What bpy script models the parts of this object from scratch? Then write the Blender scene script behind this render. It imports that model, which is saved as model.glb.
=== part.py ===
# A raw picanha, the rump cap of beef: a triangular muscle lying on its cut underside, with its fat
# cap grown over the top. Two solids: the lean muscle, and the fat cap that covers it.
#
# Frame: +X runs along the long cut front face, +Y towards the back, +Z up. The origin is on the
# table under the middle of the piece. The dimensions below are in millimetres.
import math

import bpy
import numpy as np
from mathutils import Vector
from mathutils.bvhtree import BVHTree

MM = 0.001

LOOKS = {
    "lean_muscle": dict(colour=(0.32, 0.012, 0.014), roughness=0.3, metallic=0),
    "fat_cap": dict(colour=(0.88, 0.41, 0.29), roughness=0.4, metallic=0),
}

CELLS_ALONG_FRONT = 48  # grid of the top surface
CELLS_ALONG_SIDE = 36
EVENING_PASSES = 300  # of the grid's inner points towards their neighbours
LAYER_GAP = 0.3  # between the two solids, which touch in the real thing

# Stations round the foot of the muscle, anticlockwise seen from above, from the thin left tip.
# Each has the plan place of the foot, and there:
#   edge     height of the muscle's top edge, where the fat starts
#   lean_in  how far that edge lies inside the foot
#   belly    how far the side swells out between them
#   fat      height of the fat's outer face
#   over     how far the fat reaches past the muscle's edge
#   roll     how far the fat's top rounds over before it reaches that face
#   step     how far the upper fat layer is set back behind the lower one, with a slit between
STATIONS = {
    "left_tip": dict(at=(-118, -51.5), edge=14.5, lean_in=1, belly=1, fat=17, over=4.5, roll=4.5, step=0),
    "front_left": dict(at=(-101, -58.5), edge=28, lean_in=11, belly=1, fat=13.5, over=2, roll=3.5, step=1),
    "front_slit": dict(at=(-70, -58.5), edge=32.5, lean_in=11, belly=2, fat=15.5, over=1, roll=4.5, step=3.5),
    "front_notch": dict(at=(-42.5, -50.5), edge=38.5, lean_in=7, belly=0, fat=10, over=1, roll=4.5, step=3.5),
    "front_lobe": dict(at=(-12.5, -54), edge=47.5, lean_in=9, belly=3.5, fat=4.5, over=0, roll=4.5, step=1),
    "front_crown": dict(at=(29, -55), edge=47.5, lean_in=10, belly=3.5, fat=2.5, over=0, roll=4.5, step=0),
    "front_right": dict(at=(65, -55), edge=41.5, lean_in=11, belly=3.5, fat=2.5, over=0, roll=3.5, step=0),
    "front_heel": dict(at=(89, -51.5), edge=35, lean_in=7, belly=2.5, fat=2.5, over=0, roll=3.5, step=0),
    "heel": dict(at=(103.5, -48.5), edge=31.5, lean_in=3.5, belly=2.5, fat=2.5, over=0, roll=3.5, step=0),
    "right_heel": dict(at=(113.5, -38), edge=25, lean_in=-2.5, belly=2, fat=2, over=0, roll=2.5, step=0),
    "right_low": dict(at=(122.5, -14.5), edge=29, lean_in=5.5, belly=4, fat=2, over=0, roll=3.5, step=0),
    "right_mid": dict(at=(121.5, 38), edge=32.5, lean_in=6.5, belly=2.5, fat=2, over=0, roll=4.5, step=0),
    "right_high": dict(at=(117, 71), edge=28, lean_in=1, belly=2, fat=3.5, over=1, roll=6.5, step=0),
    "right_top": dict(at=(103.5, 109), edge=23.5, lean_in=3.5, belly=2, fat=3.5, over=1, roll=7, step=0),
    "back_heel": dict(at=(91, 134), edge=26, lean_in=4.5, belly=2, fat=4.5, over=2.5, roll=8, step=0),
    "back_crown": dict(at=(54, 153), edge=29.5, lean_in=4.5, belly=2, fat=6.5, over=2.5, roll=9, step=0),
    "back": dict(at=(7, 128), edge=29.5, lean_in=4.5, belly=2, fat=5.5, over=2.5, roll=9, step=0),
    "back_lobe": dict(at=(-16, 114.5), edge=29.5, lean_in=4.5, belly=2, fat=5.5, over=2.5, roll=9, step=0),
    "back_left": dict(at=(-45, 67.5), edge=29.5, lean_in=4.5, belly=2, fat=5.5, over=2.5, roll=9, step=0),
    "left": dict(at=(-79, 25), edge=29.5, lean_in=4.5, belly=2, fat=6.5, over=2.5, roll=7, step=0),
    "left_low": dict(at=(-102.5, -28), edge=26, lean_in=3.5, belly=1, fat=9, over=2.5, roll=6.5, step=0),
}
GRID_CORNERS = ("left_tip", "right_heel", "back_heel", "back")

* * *

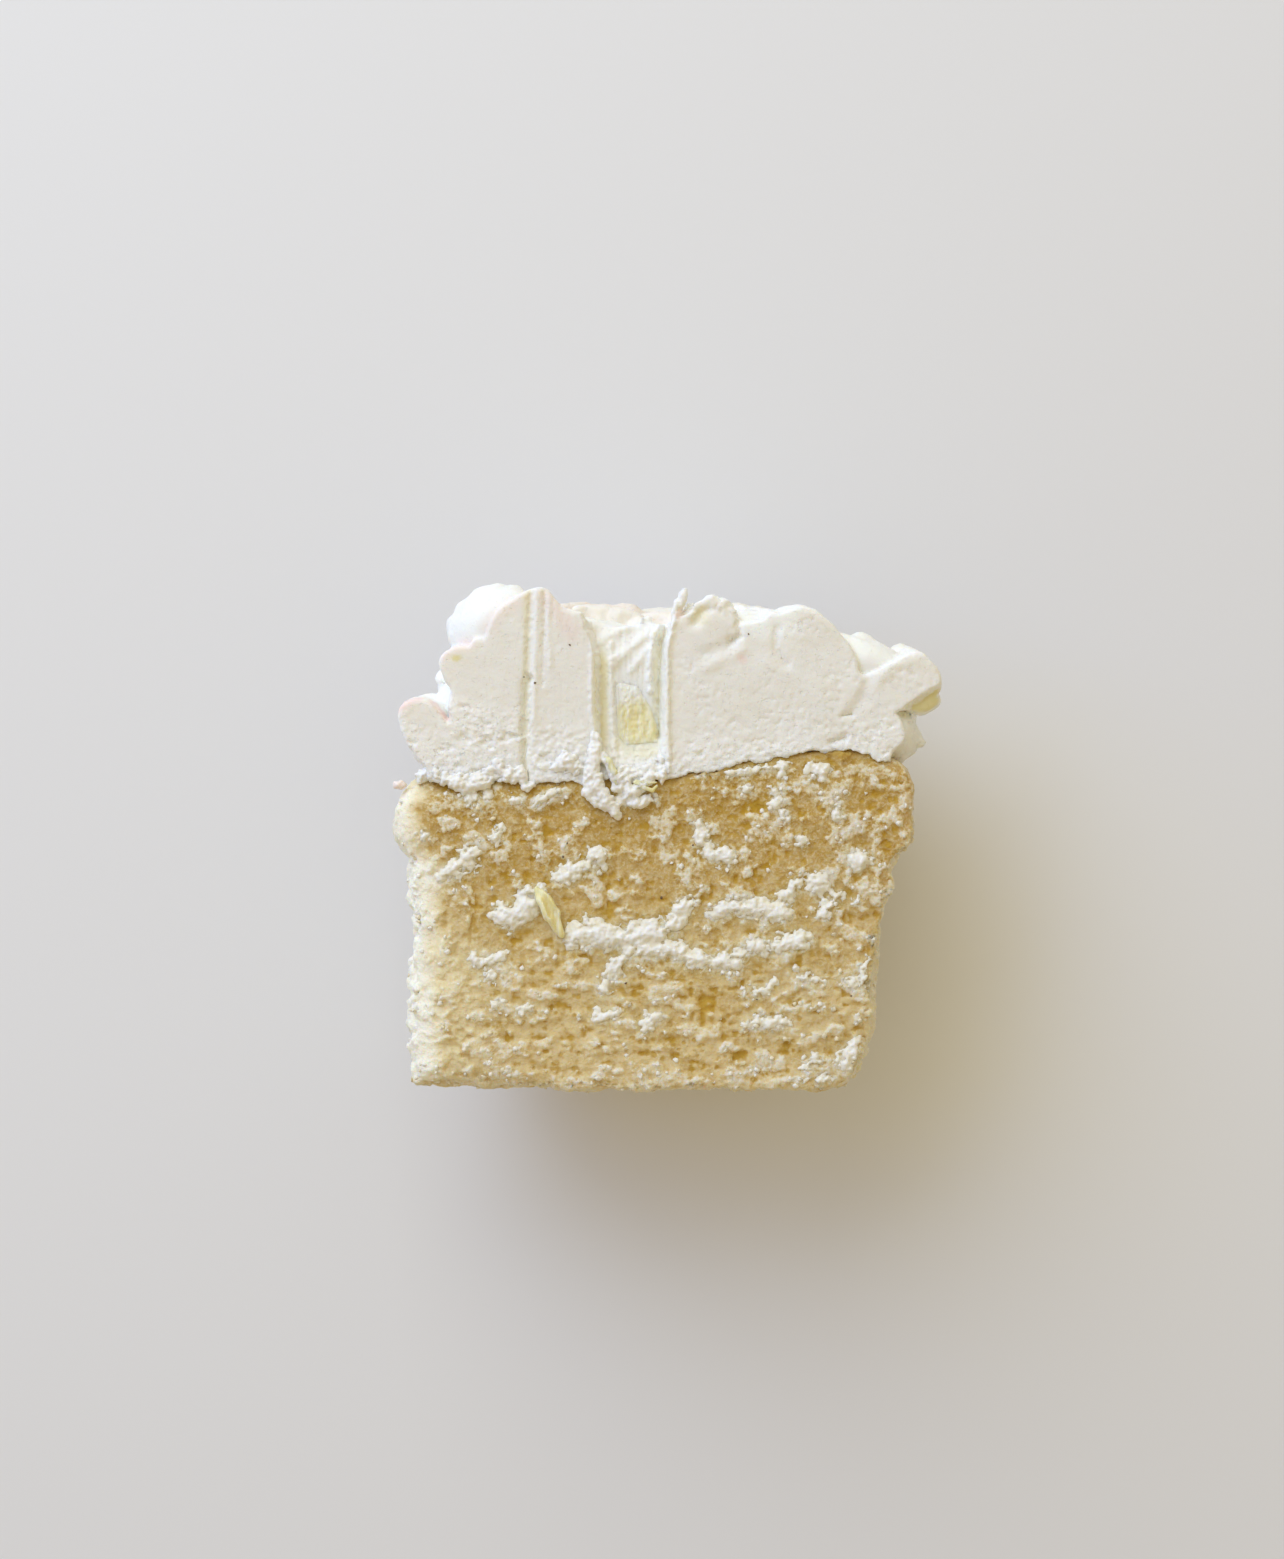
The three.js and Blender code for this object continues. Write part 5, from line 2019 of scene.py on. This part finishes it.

==

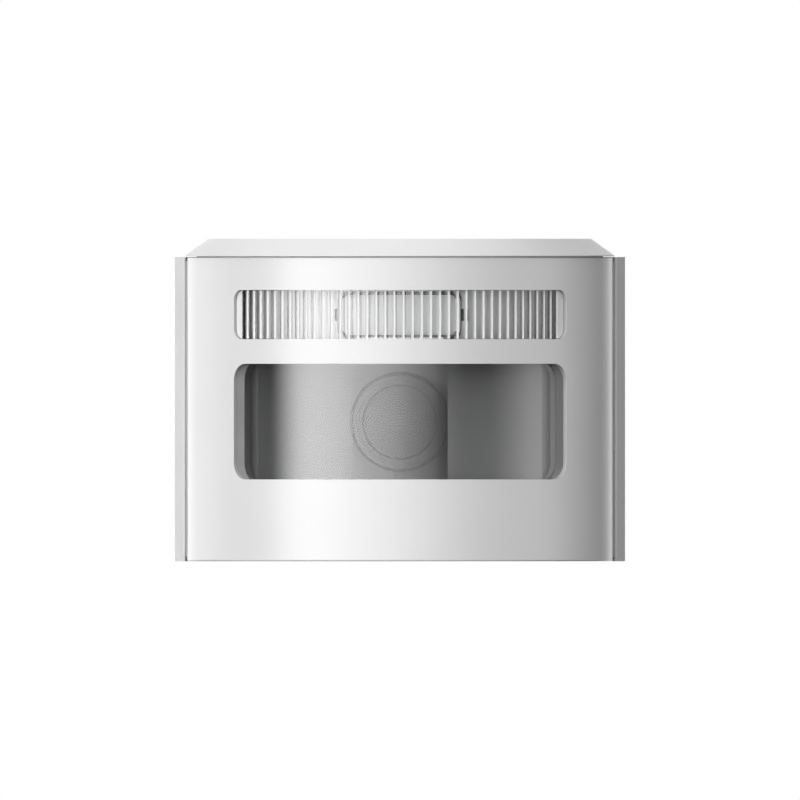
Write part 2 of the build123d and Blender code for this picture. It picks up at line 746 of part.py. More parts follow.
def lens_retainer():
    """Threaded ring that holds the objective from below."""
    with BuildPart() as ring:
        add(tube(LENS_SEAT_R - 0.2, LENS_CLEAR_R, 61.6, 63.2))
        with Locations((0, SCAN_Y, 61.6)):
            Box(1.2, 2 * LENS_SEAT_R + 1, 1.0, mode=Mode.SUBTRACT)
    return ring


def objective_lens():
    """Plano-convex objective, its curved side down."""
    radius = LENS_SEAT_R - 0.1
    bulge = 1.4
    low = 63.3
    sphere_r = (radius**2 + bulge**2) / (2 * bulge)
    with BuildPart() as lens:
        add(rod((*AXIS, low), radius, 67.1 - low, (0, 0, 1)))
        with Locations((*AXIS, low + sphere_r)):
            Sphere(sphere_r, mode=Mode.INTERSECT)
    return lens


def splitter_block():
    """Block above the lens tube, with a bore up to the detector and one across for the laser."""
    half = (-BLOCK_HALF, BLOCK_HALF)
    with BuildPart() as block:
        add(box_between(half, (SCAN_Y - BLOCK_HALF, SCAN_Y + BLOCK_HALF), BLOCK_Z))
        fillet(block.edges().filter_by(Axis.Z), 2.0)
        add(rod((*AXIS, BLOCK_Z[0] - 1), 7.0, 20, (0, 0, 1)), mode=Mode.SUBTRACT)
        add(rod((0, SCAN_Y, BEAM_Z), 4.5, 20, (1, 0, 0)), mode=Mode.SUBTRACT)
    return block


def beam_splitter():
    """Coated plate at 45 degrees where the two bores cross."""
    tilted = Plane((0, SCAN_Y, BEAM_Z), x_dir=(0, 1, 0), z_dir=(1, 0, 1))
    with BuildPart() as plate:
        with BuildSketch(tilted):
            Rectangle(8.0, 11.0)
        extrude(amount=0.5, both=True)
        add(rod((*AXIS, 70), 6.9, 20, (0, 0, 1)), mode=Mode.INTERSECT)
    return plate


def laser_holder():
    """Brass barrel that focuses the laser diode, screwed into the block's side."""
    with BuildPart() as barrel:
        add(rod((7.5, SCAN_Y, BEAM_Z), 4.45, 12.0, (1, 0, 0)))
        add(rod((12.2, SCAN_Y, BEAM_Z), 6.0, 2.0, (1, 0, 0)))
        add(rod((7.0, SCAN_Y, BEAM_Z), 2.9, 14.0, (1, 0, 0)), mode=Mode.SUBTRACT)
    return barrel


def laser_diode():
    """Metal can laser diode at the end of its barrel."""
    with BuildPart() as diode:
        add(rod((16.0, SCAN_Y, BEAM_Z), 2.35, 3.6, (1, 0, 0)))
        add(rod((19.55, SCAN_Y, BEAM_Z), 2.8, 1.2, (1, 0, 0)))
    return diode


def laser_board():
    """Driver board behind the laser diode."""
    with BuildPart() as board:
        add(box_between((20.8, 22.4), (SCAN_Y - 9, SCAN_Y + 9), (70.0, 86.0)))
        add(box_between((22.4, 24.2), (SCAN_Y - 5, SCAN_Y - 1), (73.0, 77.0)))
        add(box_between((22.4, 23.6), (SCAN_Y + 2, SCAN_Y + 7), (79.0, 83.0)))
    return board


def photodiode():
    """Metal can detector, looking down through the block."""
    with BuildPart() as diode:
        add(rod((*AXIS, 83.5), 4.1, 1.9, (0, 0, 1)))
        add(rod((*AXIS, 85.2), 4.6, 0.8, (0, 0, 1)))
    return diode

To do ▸
Extract, word for word, every line beginning with the one that holds "What bpy script" and concluding with the one that holds "LAYER_GAP = 0.3". Include both of those lines.

Worked answer ▸
What bpy script models the parts of this object from scratch? Then write the Blender scene script behind this render. It imports that model, which is saved as model.glb.
=== part.py ===
# A raw picanha, the rump cap of beef: a triangular muscle lying on its cut underside, with its fat
# cap grown over the top. Two solids: the lean muscle, and the fat cap that covers it.
#
# Frame: +X runs along the long cut front face, +Y towards the back, +Z up. The origin is on the
# table under the middle of the piece. The dimensions below are in millimetres.
import math

import bpy
import numpy as np
from mathutils import Vector
from mathutils.bvhtree import BVHTree

MM = 0.001

LOOKS = {
    "lean_muscle": dict(colour=(0.32, 0.012, 0.014), roughness=0.3, metallic=0),
    "fat_cap": dict(colour=(0.88, 0.41, 0.29), roughness=0.4, metallic=0),
}

CELLS_ALONG_FRONT = 48  # grid of the top surface
CELLS_ALONG_SIDE = 36
EVENING_PASSES = 300  # of the grid's inner points towards their neighbours
LAYER_GAP = 0.3  # between the two solids, which touch in the real thing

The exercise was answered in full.